En el aeropuerto de Islamabad imponentes funcionarios de poblados bigotes nos sellan los pasaportes. Hay una densa sensación de calor y humedad, los mozos de carga se secan los rostros con una toalla mientras empujan carros con montañas de maletas. Mujeres envueltas en seda y tapadas hasta los ojos sujetan a sus niños como preciados animales domésticos. Al traspasar la puerta que se abre al exterior el calor es aún más sofocante y cientos de gritos aturden sin poder enfocar la atención en una dirección. Hay chóferes esperando a sus clientes con nombres orientales escritos en un pedazo de cartulina, hay hombres elegantes con voluminosos turbantes que miran el reloj con ansiedad, grupos de personas se abrazan entre sí, mujeres que lloran, hombres que fuman y miran a ninguna parte, despistados, con el cabello teñido de henna. En el aire hay una mezcla de olores particular, es lo primero que me sorprende cuando atravieso la frontera aséptica del aire acondicionado de un aeropuerto. Islamabad huele a polvo en suspensión, a especias, tabaco, perfume y dióxido de carbono.

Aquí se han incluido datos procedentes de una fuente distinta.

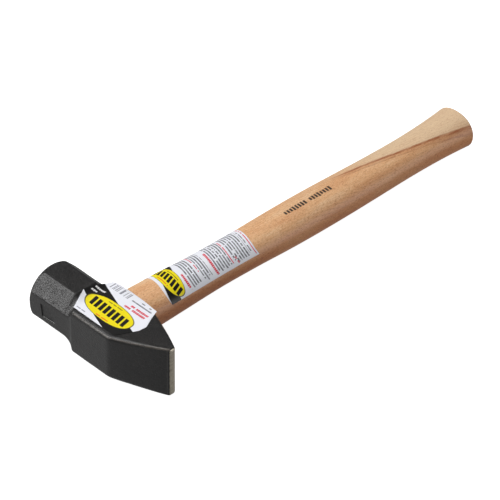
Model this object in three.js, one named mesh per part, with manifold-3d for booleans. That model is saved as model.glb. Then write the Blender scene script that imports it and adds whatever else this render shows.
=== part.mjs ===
// Cross-peen hammer, 3 lb head on a 16 in hickory handle.
//
// Hammer axes (millimetres), before the final placement:
//   +X  along the handle, from the head towards the butt (x = 0 is the middle of the eye)
//   +Y  towards the striking face, -Y towards the peen
//   +Z  out of the upper cheek, the one that carries the label
// The finished part is placed with its origin at the middle of its bounding box, on the bottom.
import * as THREE from 'three';
import { mergeVertices } from 'three/addons/utils/BufferGeometryUtils.js';
import Module from 'manifold-3d';

const wasm = await Module();
wasm.setup();

// ---------------------------------------------------------------- driving dimensions
const OVERALL_LENGTH = 406.4;        // top of the head to the end of the butt, 16 in
const HEAD_HALF_X = 23.5;            // half the depth of the middle block, along the handle
const CHEEK_TOP_Z = 18.5;            // upper cheek of the middle block, above the handle's axis
const CHEEK_LOW_Z = 21.5;            // lower cheek, below the handle's axis
const BLOCK_Y_POLL = 18.4;           // where the block starts to turn into the neck
const BLOCK_Y_PEEN = -22.8;          // where the block turns into the peen
const BLOCK_CORNER = 1.8;            // bevel along the block's long corners
const NECK_Y = 27.6;                 // where the transition ends and the octagon begins
const POLL_HALF_X = 22.7;            // half across flats of the octagon, along the handle
const NECK_HALF_Z = 22.9;            // half across flats at the neck, cheek to cheek
const FACE_HALF_Z = 23.1;            // and towards the striking end
const FULL_Y = 61.8;                 // where the octagon is at its thickest
const OCT_FLAT = 10.4;               // half the width of each octagon flat
const FACE_Y = 67.4;                 // striking face
// the turned rounding that runs from the octagon on to the striking face: [radius, y]
const TURNED_END = [[26.3, 58.0], [25.75, 60.5], [25.25, 62.2], [24.75, 63.8], [24.1, 65.0], [23.2, 66.0], [22.2, 66.8], [21.0, FACE_Y]];
const TURNED_SEGMENTS = 48;
const PEEN_Y = -68.6;                // end of the peen
const PEEN_HALF_X = 2.35;            // half thickness of the peen edge
const PEEN_TOP_Z = 21.8, PEEN_LOW_Z = 23.1;   // how far the peen edge reaches above and below the handle's axis
const PEEN_BULGE = 1.1;              // how far the peen's two long faces are rounded out between edge and block
const PEEN_ROUND = 1.3;              // rounding of the peen edge
const EYE_HALF_Y = [15.6, 14.6, 15.4];  // oval eye: top, waist, underside (half axes)
const EYE_HALF_Z = [11.2, 10.2, 11.0];
const EYE_WAIST_X = 4;               // where the eye is narrowest
const EYE_Y = 1.0;                   // middle of the eye along Y
const FIT_GAP = 0.3;                 // clearance kept between neighbouring pieces
const SEAL_DEPTH = 1.8;              // thickness of the sealing plug
const BUTT_BEVEL = 1.6;              // bevel round the butt
const WEDGE_LENGTH = 30, WEDGE_THICK = 5.0, WEDGE_TIP = 1.0;          // wooden wedge
const STEEL_LENGTH = 19, STEEL_THICK = 3.2, STEEL_TIP = 0.8, STEEL_WIDTH = 13;  // steel wedges
const STEEL_Y = 6.4;                 // steel wedges at plus and minus this
const LABEL_GAP = 0.12, LABEL_THICK = 0.28;
const LABEL_NEAR_X = -18.6, LABEL_FAR_X = 21.0, LABEL_POLL_Y = 30.2, LABEL_PEEN_Y = -33.4;   // head sticker
const WRAP_X0 = 46, WRAP_X1 = 140, WRAP_A0 = 20, WRAP_A1 = 160;   // handle sticker: along the handle, and round it in degrees

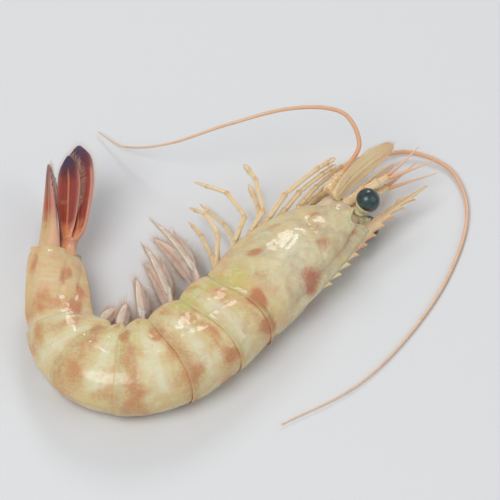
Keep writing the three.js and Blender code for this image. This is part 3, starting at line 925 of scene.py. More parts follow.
# Faint bands across the tail, and the pale ones between: place along the body, half length and strength
BANDS = (
    (3.0, 2.4, 0.4), (16.5, 2.6, 0.46), (28.0, 2.8, 0.54), (40.5, 2.6, 0.6), (54.5, 3.2, 0.54),
    (66.0, 2.4, 0.4), (76.0, 3.8, 0.5),
)
# The pale bands are partly the meat showing through and partly painted highlight
PALE_AND_HIGHLIGHT_BANDS = (
    (9.5, 2.3, 0.7), (22.3, 2.4, 0.8), (34.3, 2.4, 0.9), (47.3, 2.6, 0.9), (60.5, 2.6, 0.8), (70.5, 2.0, 0.5),
    (84.0, 3.0, 0.4),
)
GIRTH = 33.0                  # half the shell's girth in mm, where the back's reach is GIRTH_BACK
GIRTH_BACK = 13
RAGGED, RAGGED_SIZE = 2.2, 4.5    # how far the patches' edges wander in mm, and over what distance


def pigment(along, u):
    """The pigment's strength and redness, in patches with uneven edges, and how pale the shell is between,
    which is partly painted highlight.

    u is the share of the half girth, 0 at the middle of the back and 1 at the shell's lower edge.
    """
    where = np.stack([along, u * GIRTH, 0 * u], -1)
    girth = np.abs(u) * GIRTH + RAGGED * wobble(where, RAGGED_SIZE, 8.7)
    along = along + RAGGED * wobble(where, RAGGED_SIZE, 3.1)
    strength, redness, total = np.zeros(u.shape), np.zeros(u.shape), np.full(u.shape, 1e-6)
    for station, down, length, width, power, red in PATCHES:
        far = np.hypot((along - station) / length, (girth - down * GIRTH) / width)
        here = power * (1 - smooth(0.25, 1.5, far))
        strength = np.maximum(strength, here)
        redness += here * red
        total += here
    for station, length, power in BANDS:
        strength = np.maximum(strength, power * bell(along - station, length) * (1 - smooth(24, 31, girth)))
    # pale bands across the tail: partly the meat showing through, partly painted highlight
    pale = sum(power * bell(along - station, length) for station, length, power in PALE_AND_HIGHLIGHT_BANDS)
    pale = pale * (1 - strength) * smooth(1.0, 6.0, girth) * (1 - smooth(20, 30, girth))
    return strength, redness / total, pale


# ---- the carapace and the somites ----

# A ring's columns, as shares of the half girth that are negative on the right: the outer shell from one lower
# edge over the back to the other, the left edge's fold, the belly, and the right edge's fold
OUTER = np.linspace(-1, 1, 145)
BELLY = np.linspace(1, -1, 15)[1:-1]
FOLD = ((-0.2, -0.18), (-0.08, -0.46), (0.7, -0.62))    # towards the back, and away from the middle
FOLD_BLENDS = (0.5, 0.95)     # how far the fold's inner columns have gone over to the belly
FOLD_COLUMNS = len(FOLD) + len(FOLD_BLENDS)
COLUMN_U = np.concatenate([OUTER, np.full(FOLD_COLUMNS, 1.0), BELLY, np.full(FOLD_COLUMNS, -1.0)])
FOLD_SOFTNESS = (0.0, 0.3, 0.7, 1, 1)    # how far each of the fold's columns is belly rather than shell
COLUMN_BELLY = np.concatenate([np.zeros(len(OUTER)), FOLD_SOFTNESS, np.ones(len(BELLY)), FOLD_SOFTNESS[::-1]])
SHELL = 1 - COLUMN_BELLY      # 1 where a column is hard shell

ROUND = 0.55                  # share of the half girth that is the round back, before the flank begins
SQUARENESS = 0.9              # under 1, the back is a little squarer than an oval
BELLY_WIDTH = 0.84            # the belly's half width where it leaves the shell, over the shell's own there
ROW_SPACING = 0.34            # between a somite's rows, in mm
RIM_FRINGE_INSET = 6          # columns from a shell's lower edge to where its hairs' direction is taken from


def outline(along, u):
    """How far the shell lies from the axis towards the back and the side, for a share of the half girth."""
    size = np.abs(u)
    angle = np.clip(size / ROUND, 0, 1) * np.pi / 2
    drop = flank_share(u)
    dorsal = BACK(along) * np.cos(angle) ** SQUARENESS - SHELL_DEPTH(along) * drop
    side = HALF_WIDTH(along) * (np.sin(angle) ** SQUARENESS - (1 - SHELL_EDGE) * drop**2)
    return dorsal, np.sign(u) * side


def flank_share(u):
    """0 on the round back, and from there down the flank to 1 at the shell's lower edge."""
    return np.clip((np.abs(u) - ROUND) / (1 - ROUND), 0, 1)


def girth_at(along, size):
    """Millimetres round the shell from the middle of the back, for a share of the half girth."""
    return size * GIRTH * BACK(along) / GIRTH_BACK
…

Pero sobre todo huele a cenizas, huele a grandeza del pasado que se consume poco a poco en hogueras, en disparos, en sangre que corre por las calles como si la erosión que desgasta sus montañas y las convierte en desiertos, se estuvise llevando también la vida río abajo. Islamabad huele a algo preciado y vital, algo orgánico y muy propio, como un cuerpo conocido en descomposición. Huele al miedo real y humano que nosotros hemos olvidado hace tiempo en nuestro confort, huele al peligro de vivir.

Simón Elías

1 comentario:

diana dijo...

Menudos rutones !
Se nota que el proyecto karakorum os ha rejuvenecido (y a alguna en varios aspectos...)

Toda la suerte del mundo. Desde reus y con amor, nuestros mejores deseos para vuestra "expe".